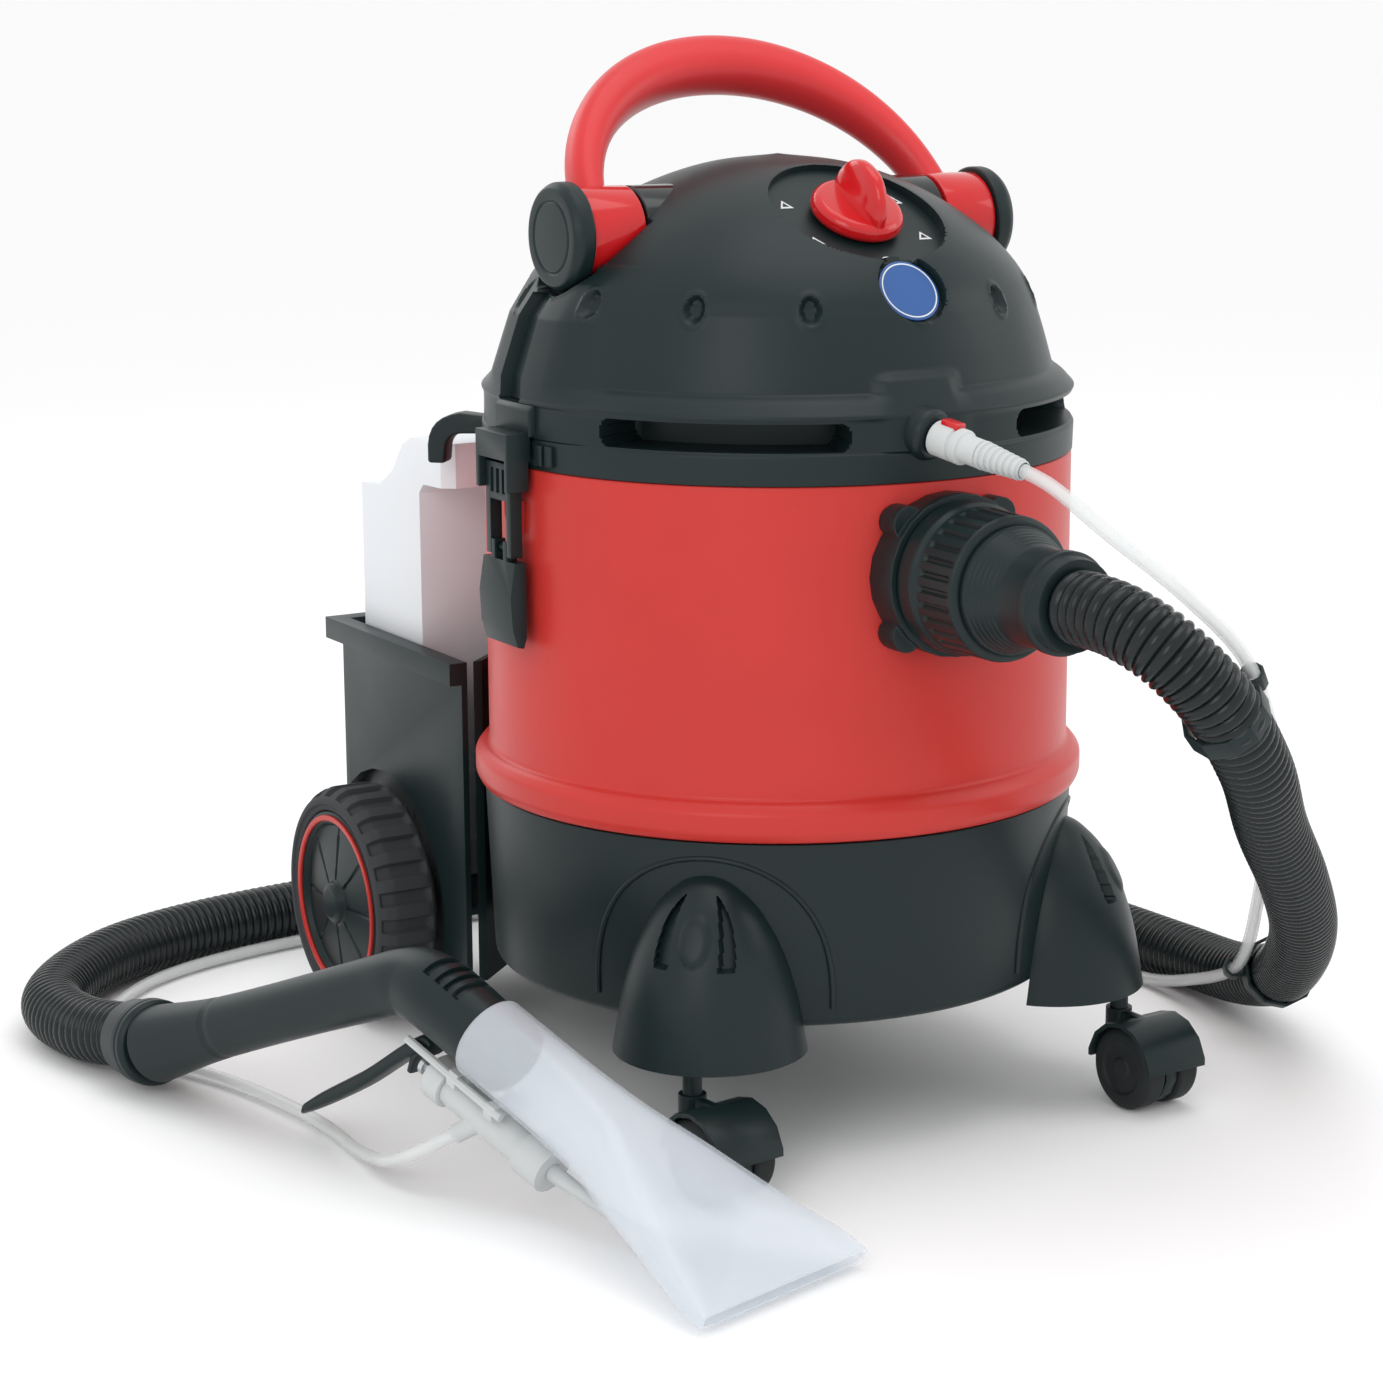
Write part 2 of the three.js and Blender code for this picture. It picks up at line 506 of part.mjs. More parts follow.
function wandRings(radiusAt) {
  const first = BEND.clone().sub(RING).normalize()
  const second = NECK.clone().sub(BEND).normalize()
  const places = [
    [CUFF.clone(), CUFF_AXIS.clone().negate()], [RING.clone(), first],
    [BEND.clone().addScaledVector(first, -34), first],
    [BEND.clone().addScaledVector(first, -15).add(v3(0, 0, -1)), first.clone().lerp(second, 0.25).normalize()],
    [BEND.clone().add(v3(0, 2, -5)), first.clone().lerp(second, 0.5).normalize()],
    [BEND.clone().addScaledVector(second, 15).add(v3(0, 0, -1)), first.clone().lerp(second, 0.75).normalize()],
    [BEND.clone().addScaledVector(second, 34), second],
    [NECK.clone().addScaledVector(second, 24), second]]
  return places.map(([centre, along], row) => {
    const up = upFrom(along)
    const across = v3().crossVectors(up, along).normalize()
    return sectionRing(centre, across, up, radiusAt(row), radiusAt(row), 2, 12)
  })
}

function handTool() {
  const outer = [24, 18.5, 18.5, 19.5, 21, 22, 22, 21]
  const wand = cut(lofted(wandRings((row) => outer[row])), lofted(wandRings((row) => outer[row] - 3)
    .map((ring, row, all) => {
      const end = row === 0 ? -1 : row === all.length - 1 ? 1 : 0
      const along = end < 0 ? CUFF_AXIS.clone().negate() : NECK.clone().sub(BEND)
      return ring.map((p) => p.clone().addScaledVector(along.normalize(), end * 2))
    })))
  const along = NECK.clone().sub(BEND).normalize()
  const up = upFrom(along)
  const slots = [0, 1, 2, 3].map((i) => {
    const centre = BEND.clone().addScaledVector(along, 16 + i * 7).addScaledVector(up, 20)
    return lofted([-9, 9].map((side) => sectionRing(centre.clone().addScaledVector(toolSide, side),
      along, up, 1.7, 8, 4, 8)))
  })
  add('tool_handpiece', cut(wand, ...slots), BLACK)
  const ring = [0, 1, 2, 3].map((row) => sectionRing(
    BEND.clone().addScaledVector(along, 17 + row * 9), toolSide, up, 17.4, 17.4, 2, 12))
  const hole = [0, 3].map((row) => sectionRing(
    BEND.clone().addScaledVector(along, 16 + row * 10), toolSide, up, 15.4, 15.4, 2, 12))
  add('air_slider', cut(lofted(ring), lofted(hole),
    ...[0, 1].map((i) => lofted([-7, 7].map((side) => sectionRing(BEND.clone()
      .addScaledVector(along, 19.5 + i * 14).addScaledVector(up, 17)
      .addScaledVector(toolSide, side), along, up, 2, 6, 4, 8))))), BLACK)
}

function nozzle() {
  const along = MOUTH.clone().sub(NECK)
  const length = along.length()
  const dir = along.clone().normalize()
  const up = upFrom(dir)
  const stations = [[4, 24.5, 24.5, 2, 0], [60, 25, 24.5, 2, 0], [105, 29, 23, 2.3, 0], [135, 38, 19, 2.8, 0],
    [185, 50, 13, 4, -1], [226, 61, 8, 6, -1], [length, 62.5, 5, 8, -1]]
  const rings = (thin, extra) => stations.map(([distance, w, h, power, drop], row) => {
    const end = row === 0 ? -extra : row === stations.length - 1 ? extra : 0
    return sectionRing(NECK.clone().addScaledVector(dir, distance + end).addScaledVector(up, drop),
      toolSide, up, w - thin, h - thin, power, 14)
  })
  add('tool_nozzle', cut(lofted(rings(0, 0)), lofted(rings(2, 2))), CLEAR)
}

// Spray valve under the neck, worked by the trigger
function sprayValve() {
  const dir = MOUTH.clone().sub(NECK).normalize()
  const up = upFrom(dir)
  const origin = NECK.clone().addScaledVector(up, -44)
  const at = (distance, lift = 0) => origin.clone().addScaledVector(dir, distance).addScaledVector(up, lift)
  add('valve_cap', cut(rodBetween(at(-26), at(-12.4), 13.5, 16), rodBetween(at(-30), at(-10), 4.6, 16)), GREY)
  add('valve_plunger', join(rodBetween(at(-34), at(-6), 4, 16), rodBetween(at(-37), at(-34), 6, 16)), STEEL)
  add('spray_pipe', join(rodBetween(at(72.5), at(118, 4), 5, 12, 3), rodBetween(at(117, 4), at(182, 16), 3, 10)),
    GREY)
  const rails = [-1, 1].map((hand) => rodBetween(at(-45, 15).addScaledVector(toolSide, hand * 11),
    at(36, 15).addScaledVector(toolSide, hand * 11), 2.6, 8))
  const bridges = [[-8, 14.2, 5.2], [24, 13.4, 5]].map(([distance, lift, half]) => lofted([0, 7].map((step) =>
    sectionRing(at(distance + step, lift), toolSide, up, 13.6, half, 6, 8))))
  const barb = rodBetween(at(18), at(18, -8).add(v3(-14, 9, -3)), 5.5, 12)
  const body = join(rodBetween(at(-12), at(53), 10.5, 16), rodBetween(at(52), at(72), 13, 16), barb,
    ...rails, ...bridges)
  add('valve_body', cut(body, rodBetween(at(-14), at(-2), 6.6, 16)), GREY)
  return { at, dir, up }
}

function trigger(frame) {
  const pivot = frame.at(-38, 14)
  const tip = v3(-297, 40, 17)
  const mid = v3(-284, -12, 47)
  const arm = (points, wide) => lofted(points.map(([p, thick]) =>
    sectionRing(p, toolSide, frame.up, wide, thick, 4, 12)))
  const lever = arm([[pivot.clone().addScaledVector(frame.dir, 5), 5], [pivot, 6], [mid, 4.5], [tip, 3.5]], 7.6)
  const finger = lofted([[pivot, 4.5], [frame.at(-42.5, 2), 3.6], [frame.at(-42, -8), 3.2]].map(([p, thick]) =>
    sectionRing(p, toolSide, frame.dir, 6, thick, 4, 12)))
  add('trigger', join(lever, finger), BLACK)
}

// Hose and solution tube: routes chosen by hand
const HOSE_ROUTE = [[0, -298, INLET_Z], [0, -306, INLET_Z], [4, -331, 336], [16, -354, 323], [40, -366, 296], [78, -352, 255],
  [126, -312, 206], [176, -274, 160], [224, -230, 115], [265, -178, 75], [298, -122, 43], [316, -62, 25],
  [322, 6, 20.6], [314, 110, 20.6], [280, 226, 20.6], [188, 338, 20.6], [20, 404, 20.6],
  [-150, 416, 20.6], [-286, 380, 20.6],
  [-360, 300, 20.6], [-363, 240, 21.4], [-351.4, 198.4, 25.8], [-349.2, 190.2, 26.8]]
const TUBE_ROUTE = [[6.6, -239.7, 403.3], [8, -262, 398], [11, -308, 379], [26, -354, 352], [58, -363, 319],
  [99, -341, 268], [142, -290, 220], [180, -245, 171], [213, -201, 122], [245, -155, 77],
  [273, -107, 45], [290, -52, 22], [297, 6, 6], [291, 106, 5], [262, 212, 5], [176, 312, 5],
  [18, 382, 5], [-146, 394, 5], [-270, 358, 5], [-332, 284, 5], [-336, 238, 5], [-326, 196, 5],
  [-310, 150, 5], [-298, 100, 5], [-291, 40, 5], [-293, -20, 6], [-294, -60, 14], [-286, -84, 26],
  [-271, -94.8, 35.8]]

const curveOf = (route) => new THREE.CatmullRomCurve3(route.map(([x, y, z]) => v3(x, y, z)), false, 'centripetal')

// The straight piece of a cord between two of its steps
function chord(curve, steps, k) {
  const line = new THREE.Line3(curve.getPointAt(k / steps), curve.getPointAt((k + 1) / steps))
  return { line, along: line.delta(v3()).normalize() }
}

// A band round the hose with a small eye that holds the tube beside it
function hoseClip(name, hose, tube, step) {
  const held = chord(hose, HOSE_STEPS, step)
  const centre = held.line.getCenter(v3())
  const reach = (piece) => piece.line.closestPointToPoint(centre, true, v3())
  const beside = Array.from({ length: TUBE_STEPS }, (_, k) => chord(tube, TUBE_STEPS, k))
    .reduce((a, b) => reach(b).distanceTo(centre) < reach(a).distanceTo(centre) ? b : a)
  const near = reach(beside)
  const rod = (point, along, half, radius) => rodBetween(point.clone().addScaledVector(along, -half),
    point.clone().addScaledVector(along, half), radius, 10)
  add(name, cut(join(rod(centre, held.along, 6, HOSE_R + 3.6), rod(near, beside.along, 5, TUBE_R + 3)),
    rod(centre, held.along, 14, HOSE_R + 1.4), rod(near, beside.along, 12, TUBE_R + 1.1)), BLACK)
}

function cords() {
  const hose = curveOf(HOSE_ROUTE)
  const tube = curveOf(TUBE_ROUTE)
  add('suction_hose', tubeAlong(hose, HOSE_R, 8, HOSE_STEPS), BLACK)
  add('solution_tube', tubeAlong(tube, TUBE_R, 8, TUBE_STEPS), CLEAR)
  add('hose_cuff', turnedAlong([[19, 240.5], [34, 240.5], [36, 246], [34, 256], [28, 264], [26.5, 288],
    [24.5, 297.6], [19, 297.6]], v3(0, 0, INLET_Z), v3(0, -1, 0), 20, true), BLACK)
  add('tool_cuff', turnedAlong([[19, 0.5], [24, 0.5], [26, 3], [26, 14], [24, 16], [23.5, 31.4],
    [19, 31.4]], CUFF, CUFF_AXIS, 20, true), BLACK)
  add('tube_relief', turnedAlong([[4.6, 38.4], [8, 38.4], [5.8, 67.8], [4.6, 67.8]],
    COUPLING.from, COUPLING.along, 16, true), GREY)
  hoseClip('hose_clip_front', hose, tube, 2)
  hoseClip('hose_clip_rear', hose, tube, 11)
}

drumAndBase()
for (const [side, sign] of SIDES) {
  casterHood(side, sign)
  bigWheel(side, sign)
  latch(side, sign)
  cableHook(side, sign)
}
caster('left', -1, 0.12, -0.99)
caster('right', 1, 0.05, -1)
carrier()
headShell()
headInside()
switchKnob()
handle()
quickCoupling()
inlet()
solutionTank()
handTool()
nozzle()
trigger(sprayValve())
cords()

machine.position.set(-CENTRE_X, -CENTRE_Y, 0)
machine.updateMatrixWorld(true)

export default machine
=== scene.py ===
"""The looks of a wet and dry valeting vacuum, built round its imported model.

The machine stands on two twin casters and two large rear wheels. A red drum
carries a black motor head, a solution tank rides behind it, and a ribbed hose
and a clear tube run round the floor to the hand tool. Places are given in the
machine's own millimetres, measured from the drum's axis on the floor, with
the front of the machine towards -Y, and are turned into metres by `place`.
"""

import logging
import math
from collections.abc import Callable, Sequence
from dataclasses import dataclass, field
from enum import Enum

import bmesh
import bpy
import numpy as np
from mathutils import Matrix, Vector


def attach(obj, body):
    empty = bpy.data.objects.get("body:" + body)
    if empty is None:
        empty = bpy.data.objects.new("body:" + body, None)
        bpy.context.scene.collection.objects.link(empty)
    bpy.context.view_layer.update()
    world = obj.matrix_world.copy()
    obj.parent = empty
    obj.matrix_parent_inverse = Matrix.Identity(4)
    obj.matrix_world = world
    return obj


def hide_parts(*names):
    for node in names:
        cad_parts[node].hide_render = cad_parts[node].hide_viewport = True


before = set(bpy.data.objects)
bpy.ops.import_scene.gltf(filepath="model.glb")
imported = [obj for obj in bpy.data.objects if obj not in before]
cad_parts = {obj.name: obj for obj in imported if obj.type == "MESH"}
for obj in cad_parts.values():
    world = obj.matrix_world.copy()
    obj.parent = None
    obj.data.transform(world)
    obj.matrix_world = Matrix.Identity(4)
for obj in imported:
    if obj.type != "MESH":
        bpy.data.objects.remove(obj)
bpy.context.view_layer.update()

AXIS_OFFSET = (88.0, 11.0, 0.0)
UP = Vector((0, 0, 1))
FRONT = Vector((0, -1, 0))

CAMERA_NEAR_M, CAMERA_FAR_M = 0.05, 1000.0
FLOOR_HALF_M = 400.0
FLOOR_DROP_M = 0.0005
WORLD_STRENGTH = 1.0
SEAM_M = 0.00002
RIB_STEPS = 6

log = logging.getLogger("valeting_vacuum")

Point = Sequence[float]
Profile = list[tuple[float, float]]
Ring = list[Vector]
Warp = Callable[[np.ndarray], np.ndarray]


class Side(Enum):
    """The two sides of the machine, seen from the front with -X on the left."""

    LEFT = -1
    RIGHT = 1

    @property
    def word(self) -> str:
        """The side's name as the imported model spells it."""
        return self.name.lower()


def place(points: np.ndarray | Sequence[Point]) -> np.ndarray:
    """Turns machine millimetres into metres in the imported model's frame.

    Args:
        points: One point or many, in millimetres from the drum's axis.

    Returns:
        The same points in metres.
    """
    return (np.asarray(points, float) + AXIS_OFFSET) / 1000.0


# ---------------------------------------------------------------- finishes


def _principled(name: str) -> tuple[bpy.types.Material, bpy.types.Node]:
    """Makes an empty material with its shader.

    Args:
        name: The material's name.

    Returns:
        The material and its Principled shader node.
    """
    material = bpy.data.materials.new(name)
    material.use_nodes = True
    return material, material.node_tree.nodes["Principled BSDF"]


def _speckle(material: bpy.types.Material, scale: float, detail: float = 3.0) -> bpy.types.Node:
    """Adds a noise that is fixed to the piece.

    Args:
        material: The material to add it to.
        scale: Cells to the metre.
        detail: How much finer noise rides on the first.

    Returns:
        The noise node.
    """
    nodes, links = material.node_tree.nodes, material.node_tree.links
    place_node = nodes.new("ShaderNodeTexCoord")
    noise = nodes.new("ShaderNodeTexNoise")
    noise.inputs["Scale"].default_value = scale
    noise.inputs["Detail"].default_value = detail
    links.new(place_node.outputs["Object"], noise.inputs["Vector"])
    return noise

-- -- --

> **GOAL OF THE EXERCISE**
Count the lines in the material above where the string "context" appears, then state only that count.

> **IN RESPONSE**
3